Facing attacks, aid organisations were among those withdrawing staff and the World Food Programme has suspended its food distribution mission, one of the largest in the world.

Clean water has been hard to come by in Khartoum, and electricity and internet services patchy. Residents have been sharing resources.

Few expect the relative slowing of army air strikes, artillery barrages, and gun battles with the RSF in residential neighbourhoods to last once the international evacuation operations are complete.

“It’s not fair that all foreigners are leaving the country in these circumstances,” said Finland Foreign Minister Pekka Haavisto, adding that by disengaging diplomatically, the West risked allowing rival Russia to gain more influence in Sudan.

Several nations, including Canada, France, Poland, Switzerland and the United States have either suspended operations at their embassies in Sudan or closed them until further notice.

By Monday afternoon, fighting was beginning to pick up again. A large cloud of dark smoke could be seen near the international airport in central Khartoum, which is adjacent to army headquarters, and sounds of artillery fire could be heard, television images showed.


Nations including Gulf states and Russia were trying to get citizens out on Monday. Diplomats have been targeted in attacks, and at least five aid workers killed.

Spanish military plane and military vehicles depart on tarmac as Spanish diplomatic personnel and citizens are evacuated, in Khartoum

Despite sustained pressure from countries concerned by the conflict’s wider repercussions as well as the safety of their nationals, the two sides have not abided by a temporary truce.

However fighting calmed enough over the weekend for the United States and the United Kingdom to get embassy staff out, triggering a rush of evacuations of hundreds of foreign nationals by other countries.

Families with children crowded into Spanish and French military transport planes, while a group of nuns were among the evacuees on an Italian aircraft, photographs showed.

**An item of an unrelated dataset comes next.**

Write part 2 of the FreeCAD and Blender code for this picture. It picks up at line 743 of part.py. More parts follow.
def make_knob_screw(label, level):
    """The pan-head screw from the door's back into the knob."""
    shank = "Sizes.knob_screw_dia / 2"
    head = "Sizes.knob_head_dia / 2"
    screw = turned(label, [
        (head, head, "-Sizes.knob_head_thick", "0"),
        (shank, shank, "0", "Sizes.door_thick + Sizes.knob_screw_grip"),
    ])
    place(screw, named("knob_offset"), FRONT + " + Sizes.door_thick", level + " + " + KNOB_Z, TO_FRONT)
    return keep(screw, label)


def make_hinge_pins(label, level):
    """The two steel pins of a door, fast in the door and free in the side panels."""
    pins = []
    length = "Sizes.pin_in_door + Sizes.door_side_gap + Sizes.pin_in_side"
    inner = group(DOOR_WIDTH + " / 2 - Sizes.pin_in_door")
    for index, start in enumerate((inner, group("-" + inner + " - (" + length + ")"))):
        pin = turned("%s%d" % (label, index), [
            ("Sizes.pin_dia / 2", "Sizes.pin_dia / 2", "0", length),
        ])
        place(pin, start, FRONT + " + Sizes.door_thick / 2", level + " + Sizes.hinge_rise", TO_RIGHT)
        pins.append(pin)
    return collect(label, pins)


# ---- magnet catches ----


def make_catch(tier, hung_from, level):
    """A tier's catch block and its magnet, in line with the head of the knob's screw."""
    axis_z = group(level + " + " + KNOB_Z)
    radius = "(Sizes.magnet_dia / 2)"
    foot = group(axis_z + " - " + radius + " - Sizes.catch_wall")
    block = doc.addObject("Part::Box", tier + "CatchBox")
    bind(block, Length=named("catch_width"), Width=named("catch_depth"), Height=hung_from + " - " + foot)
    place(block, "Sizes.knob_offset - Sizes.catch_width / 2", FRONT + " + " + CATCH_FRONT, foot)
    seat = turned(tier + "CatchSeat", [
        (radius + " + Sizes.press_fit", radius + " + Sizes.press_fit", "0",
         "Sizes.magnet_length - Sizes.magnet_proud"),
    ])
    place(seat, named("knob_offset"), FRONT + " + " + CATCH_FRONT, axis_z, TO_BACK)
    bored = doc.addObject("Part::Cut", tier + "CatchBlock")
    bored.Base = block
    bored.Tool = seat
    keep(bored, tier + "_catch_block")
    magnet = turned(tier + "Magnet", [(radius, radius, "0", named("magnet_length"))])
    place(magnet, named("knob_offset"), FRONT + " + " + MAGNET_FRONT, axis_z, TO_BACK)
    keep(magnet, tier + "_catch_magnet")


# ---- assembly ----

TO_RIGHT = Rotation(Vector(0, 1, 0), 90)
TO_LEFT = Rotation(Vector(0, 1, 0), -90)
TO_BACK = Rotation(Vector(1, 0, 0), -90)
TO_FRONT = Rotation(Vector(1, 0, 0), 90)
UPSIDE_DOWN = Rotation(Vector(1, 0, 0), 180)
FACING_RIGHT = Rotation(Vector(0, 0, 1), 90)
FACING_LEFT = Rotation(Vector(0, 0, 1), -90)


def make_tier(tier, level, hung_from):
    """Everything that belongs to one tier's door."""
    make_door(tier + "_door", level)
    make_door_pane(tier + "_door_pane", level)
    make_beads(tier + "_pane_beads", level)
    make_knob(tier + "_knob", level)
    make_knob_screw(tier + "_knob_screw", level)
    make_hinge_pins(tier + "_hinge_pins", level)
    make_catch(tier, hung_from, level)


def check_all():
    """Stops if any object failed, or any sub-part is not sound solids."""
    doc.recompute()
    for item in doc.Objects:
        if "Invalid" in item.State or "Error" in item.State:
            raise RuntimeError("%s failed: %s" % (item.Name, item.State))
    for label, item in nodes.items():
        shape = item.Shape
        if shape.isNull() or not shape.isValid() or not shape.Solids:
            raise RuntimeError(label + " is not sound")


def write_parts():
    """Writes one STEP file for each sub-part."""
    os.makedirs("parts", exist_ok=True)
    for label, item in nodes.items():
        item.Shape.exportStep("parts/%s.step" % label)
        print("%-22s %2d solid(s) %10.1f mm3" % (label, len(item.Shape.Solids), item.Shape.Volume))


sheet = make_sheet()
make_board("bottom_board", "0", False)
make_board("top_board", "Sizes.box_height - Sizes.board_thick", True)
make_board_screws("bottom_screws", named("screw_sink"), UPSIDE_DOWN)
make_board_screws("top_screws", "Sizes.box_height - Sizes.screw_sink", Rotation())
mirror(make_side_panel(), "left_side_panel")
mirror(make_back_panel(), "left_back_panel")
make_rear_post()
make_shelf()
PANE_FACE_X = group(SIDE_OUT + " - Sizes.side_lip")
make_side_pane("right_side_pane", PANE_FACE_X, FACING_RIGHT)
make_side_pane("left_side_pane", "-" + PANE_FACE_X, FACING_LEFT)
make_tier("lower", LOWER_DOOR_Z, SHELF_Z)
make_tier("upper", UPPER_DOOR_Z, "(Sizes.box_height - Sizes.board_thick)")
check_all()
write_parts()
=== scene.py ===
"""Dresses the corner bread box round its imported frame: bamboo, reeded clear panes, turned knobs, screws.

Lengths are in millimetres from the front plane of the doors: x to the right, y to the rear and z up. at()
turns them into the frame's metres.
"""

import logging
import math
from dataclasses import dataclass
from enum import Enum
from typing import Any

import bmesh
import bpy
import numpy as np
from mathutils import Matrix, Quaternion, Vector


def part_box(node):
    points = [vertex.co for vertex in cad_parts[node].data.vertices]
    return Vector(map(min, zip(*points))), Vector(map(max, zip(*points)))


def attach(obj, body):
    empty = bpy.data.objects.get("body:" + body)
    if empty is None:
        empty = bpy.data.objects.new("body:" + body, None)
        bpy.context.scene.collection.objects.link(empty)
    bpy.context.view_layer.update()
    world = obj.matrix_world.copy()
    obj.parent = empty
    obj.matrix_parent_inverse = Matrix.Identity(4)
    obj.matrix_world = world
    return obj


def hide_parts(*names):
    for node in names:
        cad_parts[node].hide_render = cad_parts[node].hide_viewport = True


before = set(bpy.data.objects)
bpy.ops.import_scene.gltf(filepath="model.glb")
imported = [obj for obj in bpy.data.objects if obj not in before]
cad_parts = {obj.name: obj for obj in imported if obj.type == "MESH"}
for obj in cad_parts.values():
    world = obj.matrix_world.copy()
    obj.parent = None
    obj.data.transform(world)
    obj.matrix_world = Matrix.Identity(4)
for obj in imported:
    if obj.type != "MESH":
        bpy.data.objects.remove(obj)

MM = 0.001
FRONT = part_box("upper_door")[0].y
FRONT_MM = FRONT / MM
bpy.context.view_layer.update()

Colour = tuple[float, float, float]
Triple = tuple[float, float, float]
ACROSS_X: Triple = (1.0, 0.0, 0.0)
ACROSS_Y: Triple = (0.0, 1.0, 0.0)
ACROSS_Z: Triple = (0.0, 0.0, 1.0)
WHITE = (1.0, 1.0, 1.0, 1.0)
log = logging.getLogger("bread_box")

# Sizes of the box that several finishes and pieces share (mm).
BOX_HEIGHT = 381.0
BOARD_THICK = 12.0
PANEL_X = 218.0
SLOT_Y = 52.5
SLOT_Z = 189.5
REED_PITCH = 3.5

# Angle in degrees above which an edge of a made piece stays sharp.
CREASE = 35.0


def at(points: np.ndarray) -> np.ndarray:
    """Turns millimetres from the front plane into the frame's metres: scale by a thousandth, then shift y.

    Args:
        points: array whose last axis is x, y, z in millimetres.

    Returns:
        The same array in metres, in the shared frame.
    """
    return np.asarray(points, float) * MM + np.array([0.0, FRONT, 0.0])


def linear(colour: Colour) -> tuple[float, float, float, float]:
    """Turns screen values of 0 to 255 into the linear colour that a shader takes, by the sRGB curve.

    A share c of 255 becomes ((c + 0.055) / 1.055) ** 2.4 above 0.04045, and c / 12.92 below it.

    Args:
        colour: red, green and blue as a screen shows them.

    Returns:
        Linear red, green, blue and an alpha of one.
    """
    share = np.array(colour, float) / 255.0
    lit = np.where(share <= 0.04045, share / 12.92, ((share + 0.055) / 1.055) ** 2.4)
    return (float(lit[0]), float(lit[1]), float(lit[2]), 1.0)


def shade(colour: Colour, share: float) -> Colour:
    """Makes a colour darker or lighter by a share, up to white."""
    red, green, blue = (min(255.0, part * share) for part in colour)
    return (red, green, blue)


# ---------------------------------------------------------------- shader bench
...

Some of the flights left from the Wadi Seyidna air base north of Khartoum, the army said.

At least two convoys involved in evacuations came under attack at the weekend, including one carrying Qatari embassy staff and another carrying French citizens, one of whom was injured.

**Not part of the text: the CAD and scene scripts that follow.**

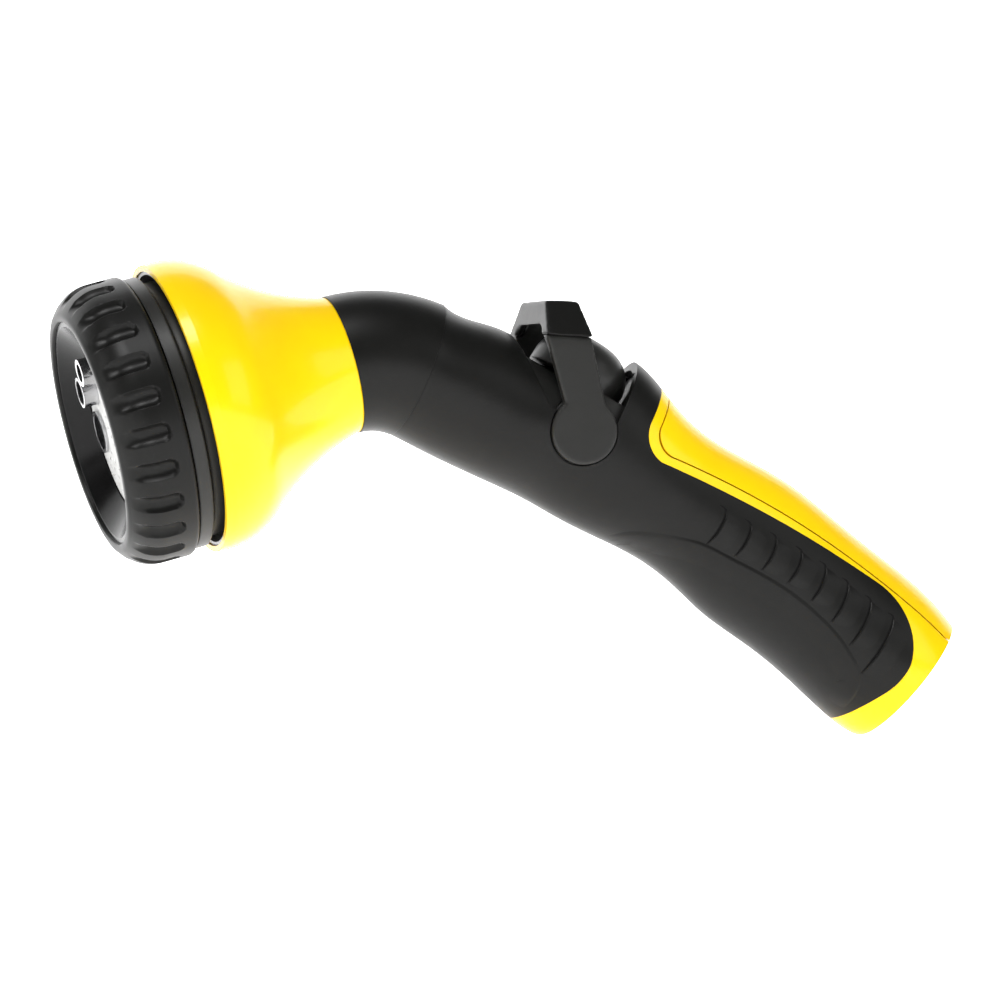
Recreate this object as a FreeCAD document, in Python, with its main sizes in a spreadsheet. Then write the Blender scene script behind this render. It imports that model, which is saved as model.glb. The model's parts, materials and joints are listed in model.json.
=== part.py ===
import FreeCAD, Part
import math
import os

import Sketcher

# Hose spray nozzle: a hand-held watering head with a turning pattern selector, a thumb-lever valve
# and a threaded hose inlet in the end of its handle. Millimetres and degrees.
#
# Frame of the whole part: origin at the centre of the hose inlet's mouth, +Z up, and the spray
# leaves towards -X. The plane y = 0 is the plane of symmetry of the body.
#
# Local frames. Each has its x axis along the piece and is turned about Y into place:
#   handle: origin at the inlet's mouth, x along the chord from the neck seam to the inlet
#   inlet:  origin at the inlet's mouth, x out of the mouth
#   neck:   origin at the centre of the elbow's bend
#   head:   origin at the bell's small end, x back along the spray axis, so "ahead" is -x
#   lever:  origin at the lever's pivot, z up the arms

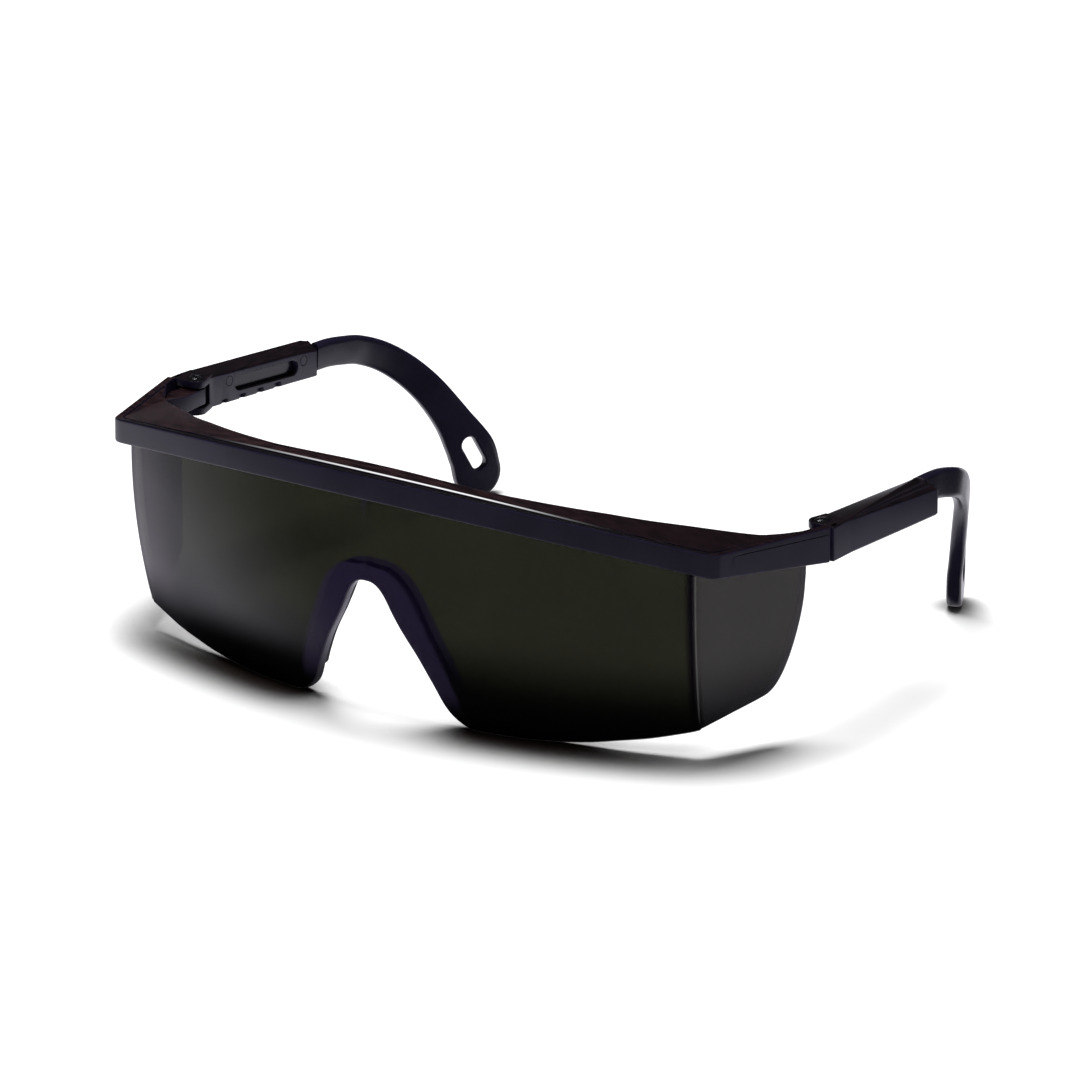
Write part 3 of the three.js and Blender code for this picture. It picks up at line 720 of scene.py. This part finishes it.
def ledge_front(x):
    """Front edge of the ledge, buried in the wall; x is positive."""
    lap, side_lap = 0.75, 0.73
    if x <= 68:
        return bow_y(x, BAND_Y) + lap
    if x >= 71.9:
        return side_y(x + side_lap)
    t = (x - 68) / 3.9
    return ((bow_y(68, BAND_Y) + lap) * (1 - t) ** 2 + 2 * t * (1 - t) * 0.9
            + t * t * side_y(71.9 + side_lap))


def ledge_ring(x):
    front = ledge_front(abs(x))
    rear = max(front + 0.35, LEDGE_REAR(abs(x)))
    bottom = -LEDGE_T + LEDGE_DROP
    r = min(0.55, (rear - front) * 0.4)
    r2 = min(0.45, r)
    points = [(front + (rear - r - front) * k / 12, 0.0) for k in range(13)]
    points += [(rear - r * s, -r * c) for s, c in quarter(5)[1:]]
    points += [(rear - r2 * c, bottom + r2 * s) for s, c in quarter(5)]
    points += [(rear - r2 + (front - rear + r2) * k / 6, bottom) for k in range(1, 7)]
    return [(x, y, top_z(x, y) - LEDGE_DROP + z) for y, z in points]


def groove_ring(i):
    """Crescent groove, running out into a fine line round the corners."""
    x, y = BROW_PATH[i]
    span = max(0.0, 1 - (x / GROOVE_HALF) ** 2) if y < 5 else 0.0
    near = wall_thickness(x) + 0.01
    far = near + 0.05 + max(GROOVE_W * span, 0.42)
    deep = LEDGE_DROP + 0.34 + 0.42 * span
    section = [(near, 1), (far, 1), (far, -deep + 0.12), (far - 0.12, -deep),
               (near + 0.12, -deep), (near, -deep + 0.12)]
    return [brow_point(i, d, top_z(x, y) + z) for d, z in section]


def knuckle():
    """Hinge knuckle on the right side wall."""
    r = 2.1
    plan = circle(HINGE_X, HINGE_Y, r, 24, 0, math.pi)
    plan += [(HINGE_X - r, 26.0), (75.6, 22.4), (78.3, 26.2), (HINGE_X + r, 29.6)]
    piece = prism(plan, -6.6, -3.1, rim=0.22)
    cut_hinge_hole(piece)
    return piece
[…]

Several countries sent military planes from Djibouti to fly people out from the capital, while other operations took people by convoy to Port Sudan on the Red Sea, which is about 800 km (500 miles) by road from Khartoum. From there some have boarded ships to Saudi Arabia.


The army and RSF jointly staged a coup in 2021 but fell out during negotiations to integrate the two groups and form a civilian government four years after long-ruling autocrat Omar al-Bashir was toppled.

Their rivalry has raised the risk of drawing in outside powers: Sudan has seven direct neighbours and sits strategically between Egypt, the Red Sea and the Sahel.

Beyond the capital, people are reported to have fled clashes in several areas including the western region of Darfur, as well as from Blue Nile State on the border with Ethiopia and South Sudan, and North Kordofan State southwest of Khartoum, according to a U.N. update.

The evacuation of international staff from Darfur, the war-torn western region where fighting has also escalated, is also under way, the source said.

Up to 20,000 people have already fled to Chad, U.N. agencies said last week. Officials in South Sudan’s Renk County said on Monday they had received about 10,000 people since the crisis started, saying three quarters were South Sudanese while the others were Sudanese, Eritrean, Kenyan, Ugandan and Somali.

South Sudan won independence from Sudan in 2011, after a decades-long civil war. Since independence the new country has been beset by its own civil war, and refugees had previously spilled into its northern neighbour.

“Yesterday alone we received 3,000 people, and many people are still on the way because of transport. We have no fuel to bring them in,” said Renk county commissioner Kak Padiet.

Hundreds of people, including residents of Turkey, Djibouti, and other countries, have also arrived in the Ethiopian town of Metema Yohannes near the Sudan border, mayor Habtie Addisu said.